* BEGIN Data in this exercise *

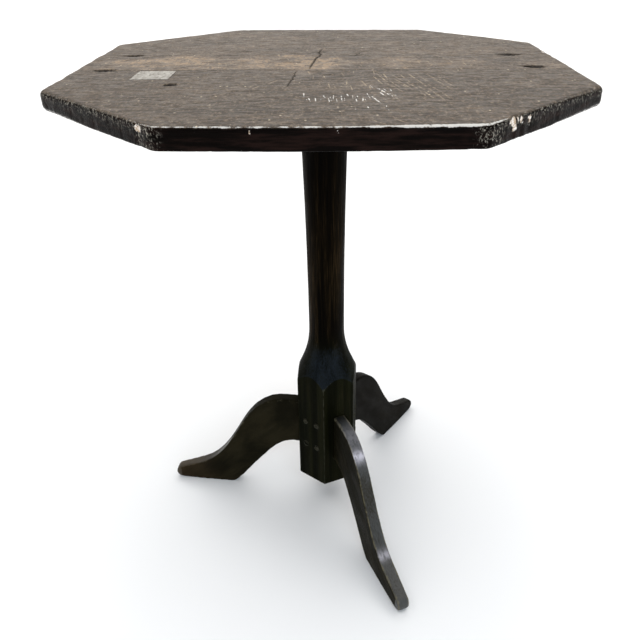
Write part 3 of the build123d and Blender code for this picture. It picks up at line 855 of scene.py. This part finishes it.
def upper_face(flat, seed, sides, outer_sides):
    """A board's upper face: its vertices, what they carry, and the fields that shape its sides."""
    # The arrises: generous and uneven outside, small at the seams, and largest towards the left
    # and right ends, where hands have rounded the top off.
    d_outer, n_outer = edge_field(flat, outer_sides)
    d_seam, n_seam = edge_field(flat, seam_sides(sides, outer_sides))
    uneven = value_noise(flat, 40, seed) + 0.9 * value_noise(flat, 11, seed)
    ends = smoothstep(0.22, 0.31, np.abs(flat[:, 0]))
    chips = chip_shape(flat, seed + CHIP_SEED)
    front = smoothstep(0.19, 0.14, np.abs(flat[:, 0])) * (flat[:, 1] < -0.2)
    gloss_and_highlight = front * smoothstep(0.02, 0.10, flat[:, 0])
    radius = 3.8 + 1.1 * uneven + 3.2 * ends + 2.0 * chips + 1.6 * gloss_and_highlight
    radius = np.clip(radius, 2.4, 9.8) * MM
    seam_radius = np.clip(0.9 + 0.3 * uneven, 0.5, 1.3) * MM
    outer_drop = arris_drop(d_outer, radius)
    seam_drop = arris_drop(d_seam, seam_radius)

    # The upper face always lies below the CAD's.
    relief = upper_relief(flat, seed, np.minimum(d_outer, d_seam))
    crumble = np.abs(value_noise(flat, 2.6, seed + 6)) * 0.5 * MM
    broken = np.exp(-d_outer / (5 * MM)) * (crumble * 0.5 + chips * (1.6 * MM + crumble))
    hollow = hollow_shape(flat)
    crack = crack_shape(flat)
    white, tan = stroke_shape(flat, True), stroke_shape(flat, False)
    scratch = (0.35 * white + 0.2 * tan) * MM
    z = TOP_Z - np.maximum(outer_drop, seam_drop) - relief - broken
    z = z - HOLLOW_DEPTH * hollow - crack - scratch

    # The outline was sawn by hand, so the outer side wanders inwards a little.
    wander = 0.25 * (1 + value_noise(flat, 90, seed + 4)) + 0.8 * chips
    wander += 0.04 * (1 + value_noise(flat, 6, seed + 4))
    moved = flat + n_outer * (wander * MM * np.exp(-d_outer / (7 * MM)))[:, None]

    turned = outer_drop / radius
    edge_line = smoothstep(0.01, 0.10, turned) * smoothstep(0.60, 0.25, turned)
    seam_turned = smoothstep(0.3, 0.8, seam_drop / seam_radius)
    field = {"side": np.maximum(smoothstep(0.20, 0.50, turned), 0.8 * seam_turned),
             "wear": arris_wear_and_highlight(flat, seed, front, gloss_and_highlight, edge_line),
             "chip": chips * smoothstep(12 * MM, 5 * MM, d_outer),
             "gloss": gloss_and_highlight * smoothstep(0.05, 0.4, turned),
             "crackle": crackle_shape(flat, turned),
             "hollow": hollow * 2.2 + crack / MM * 1.8, "nick": white, "saw": tan}
    return np.column_stack([moved, z]), field, (d_outer, n_outer, d_seam, n_seam, uneven, ends, gloss_and_highlight)


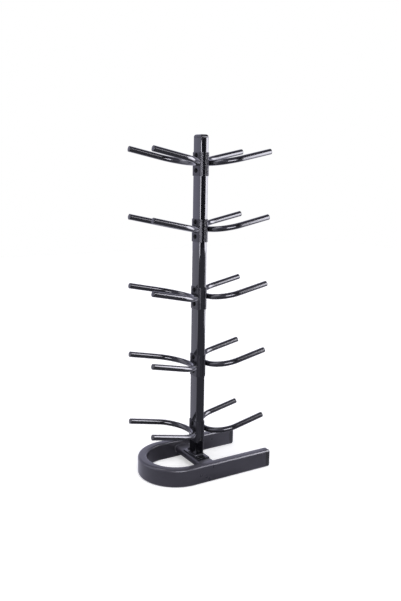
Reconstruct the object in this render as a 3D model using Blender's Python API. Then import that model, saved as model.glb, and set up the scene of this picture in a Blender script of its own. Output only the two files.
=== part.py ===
# Five tier medicine ball rack. A rectangular post stands on a horseshoe base, and ten U-bent cradle arms,
# one pair to a tier, are welded to channel brackets that are bolted through the post.
#
# Metres, +Z up. The floor is z = 0 and the origin is the middle of the rack's footprint. The arms
# reach out to the left (-X) and right (+X), and the open legs of the base point right. The front
# is -Y.

import math

import bmesh
import bpy
from mathutils import Matrix

# Fits
SEAT_GAP = 0.0003          # between faces that are welded or clamped together
PLUG_CLEARANCE = 0.0004    # round a plastic plug in its tube
HOLE_CLEARANCE = 0.001     # on the diameter, round a bolt

# Post
POST_WIDTH = 0.040         # left to right
POST_DEPTH = 0.060         # front to back
POST_WALL = 0.002
POST_CORNER = 0.006
POST_ABOVE_TIERS = 0.106   # middle of the top brackets to the cut end of the tube
TOP_CAP_RIM = 0.0035       # straight edge above the tube
TOP_CAP_CROWN = 0.010      # rise of the rounded crown above the rim
TOP_CAP_SHOULDER = 0.010   # the crown's rounding, measured in from the side
TOP_CAP_PLUG = 0.022

# Foot of the post
FOOT_PLATE_WIDTH = 0.060
FOOT_PLATE_LENGTH = 0.132
FOOT_PLATE_THICKNESS = 0.006
FOOT_PLATE_CORNER = 0.004
FOOT_BOLT_SPACING = 0.102
FOOT_WASHER_DIAMETER = 0.028
FOOT_HEAD_DIAMETER = 0.021

# Base
BASE_TUBE_WIDTH = 0.040
BASE_TUBE_HEIGHT = 0.080
BASE_TUBE_WALL = 0.0025
BASE_TUBE_CORNER = 0.010
BASE_HALF_WIDTH = 0.167    # post axis to the outer side of a leg
BASE_REAR_REACH = 0.273    # post axis to the outside of the bend
LEG_REACH = 0.265          # post axis to the cut end of a leg tube
END_CAP_LENGTH = 0.026
END_CAP_PLUG = 0.020
END_CAP_ROUNDING = 0.012
END_CAP_STEPS = 4

# Crossbeam
CROSSBEAM_WIDTH = 0.074
CROSSBEAM_HEIGHT = 0.030
CROSSBEAM_WALL = 0.0025
CROSSBEAM_CORNER = 0.009
CROSSBEAM_TOP = 0.056

# Tiers, by the middles of their brackets
LOWEST_TIER = 0.1735       # above the floor
TIER_STEPS = (0.303, 0.2985, 0.2885, 0.2735)  # from each tier up to the next, the lowest first

# Brackets
BRACKET_HEIGHT = 0.096
BRACKET_THICKNESS = 0.003
BRACKET_FLANGE_FLAT = 0.0045  # straight stretch of a flange past the bracket's bend
WELD_LIFT = 0.005          # middle of the arm's weld, and of the bolts, above the bracket's middle

# Bolts, all of one thread size
BOLT_SPACING = 0.062
BOLT_DIAMETER = 0.010
TIER_HEAD_DIAMETER = 0.0175
HEAD_HEIGHT = 0.0038
HEAD_CROWN_SHARE = 0.6     # flat top's diameter over the head's
SOCKET_ACROSS_FLATS = 0.006
SOCKET_DEPTH = 0.0022
TIER_WASHER_DIAMETER = 0.020
WASHER_THICKNESS = 0.001
NUT_ACROSS_FLATS = 0.017
NUT_HEIGHT = 0.005
BOLT_TAIL = 0.001          # thread past the nut

# Cradle arms
ARM_DIAMETER = 0.024
ARM_WALL = 0.0015
ARM_SPACING = 0.2112       # between the centre lines of the two prongs
ARM_BEND_RADIUS = 0.104    # of the centre line
ARM_REACH = 0.278          # post axis to the middle of a prong's end face
ARM_RISE = math.radians(12)
ARM_CAP_THICKNESS = 0.004
ARM_CAP_PLUG = 0.016

# Facets
CORNER_STEPS = 3
CROWN_STEPS = 4
ROUND_SIDES = 12
ARM_BEND_STEPS = 5
BASE_BEND_STEPS = 20
SHARP_ANGLE = math.radians(35)

# Worked out from the sizes above
TIER_HEIGHTS = [LOWEST_TIER + sum(TIER_STEPS[:rise]) for rise in range(len(TIER_STEPS), -1, -1)]
POST_TOP = TIER_HEIGHTS[0] + POST_ABOVE_TIERS
WEB_INNER = POST_WIDTH / 2 + SEAT_GAP  # these four are measured from the middle of the post
WEB_OUTER = WEB_INNER + BRACKET_THICKNESS
FLANGE_INNER = POST_DEPTH / 2 + SEAT_GAP
FLANGE_EDGE = POST_WIDTH / 2 - POST_CORNER - BRACKET_FLANGE_FLAT
ARM_RADIUS = ARM_DIAMETER / 2
ARM_START = WEB_OUTER + SEAT_GAP + ARM_RADIUS
ARM_LIP = ARM_RADIUS * math.cos(math.pi / ROUND_SIDES) * math.sin(ARM_RISE)
RIGHT_REACH = max(LEG_REACH + END_CAP_LENGTH, ARM_REACH + ARM_LIP)
LEFT_REACH = max(BASE_REAR_REACH, ARM_REACH + ARM_LIP)
POST_X = (LEFT_REACH - RIGHT_REACH) / 2
LEG_CENTRE = BASE_HALF_WIDTH - BASE_TUBE_WIDTH / 2
BEND_CENTRE_X = BASE_HALF_WIDTH - BASE_REAR_REACH
FOOT_PLATE_BOTTOM = CROSSBEAM_TOP + SEAT_GAP
FOOT_PLATE_TOP = FOOT_PLATE_BOTTOM + FOOT_PLATE_THICKNESS
POST_BOTTOM = FOOT_PLATE_TOP + SEAT_GAP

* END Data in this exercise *

* The exercise *
Repeat these lines exactly and nothing more: the one containing "Reconstruct the object", the one containing "FOOT_HEAD_DIAMETER = 0.021", and all the lines between.

* Response below *
Reconstruct the object in this render as a 3D model using Blender's Python API. Then import that model, saved as model.glb, and set up the scene of this picture in a Blender script of its own. Output only the two files.
=== part.py ===
# Five tier medicine ball rack. A rectangular post stands on a horseshoe base, and ten U-bent cradle arms,
# one pair to a tier, are welded to channel brackets that are bolted through the post.
#
# Metres, +Z up. The floor is z = 0 and the origin is the middle of the rack's footprint. The arms
# reach out to the left (-X) and right (+X), and the open legs of the base point right. The front
# is -Y.

import math

import bmesh
import bpy
from mathutils import Matrix

# Fits
SEAT_GAP = 0.0003          # between faces that are welded or clamped together
PLUG_CLEARANCE = 0.0004    # round a plastic plug in its tube
HOLE_CLEARANCE = 0.001     # on the diameter, round a bolt

# Post
POST_WIDTH = 0.040         # left to right
POST_DEPTH = 0.060         # front to back
POST_WALL = 0.002
POST_CORNER = 0.006
POST_ABOVE_TIERS = 0.106   # middle of the top brackets to the cut end of the tube
TOP_CAP_RIM = 0.0035       # straight edge above the tube
TOP_CAP_CROWN = 0.010      # rise of the rounded crown above the rim
TOP_CAP_SHOULDER = 0.010   # the crown's rounding, measured in from the side
TOP_CAP_PLUG = 0.022

# Foot of the post
FOOT_PLATE_WIDTH = 0.060
FOOT_PLATE_LENGTH = 0.132
FOOT_PLATE_THICKNESS = 0.006
FOOT_PLATE_CORNER = 0.004
FOOT_BOLT_SPACING = 0.102
FOOT_WASHER_DIAMETER = 0.028
FOOT_HEAD_DIAMETER = 0.021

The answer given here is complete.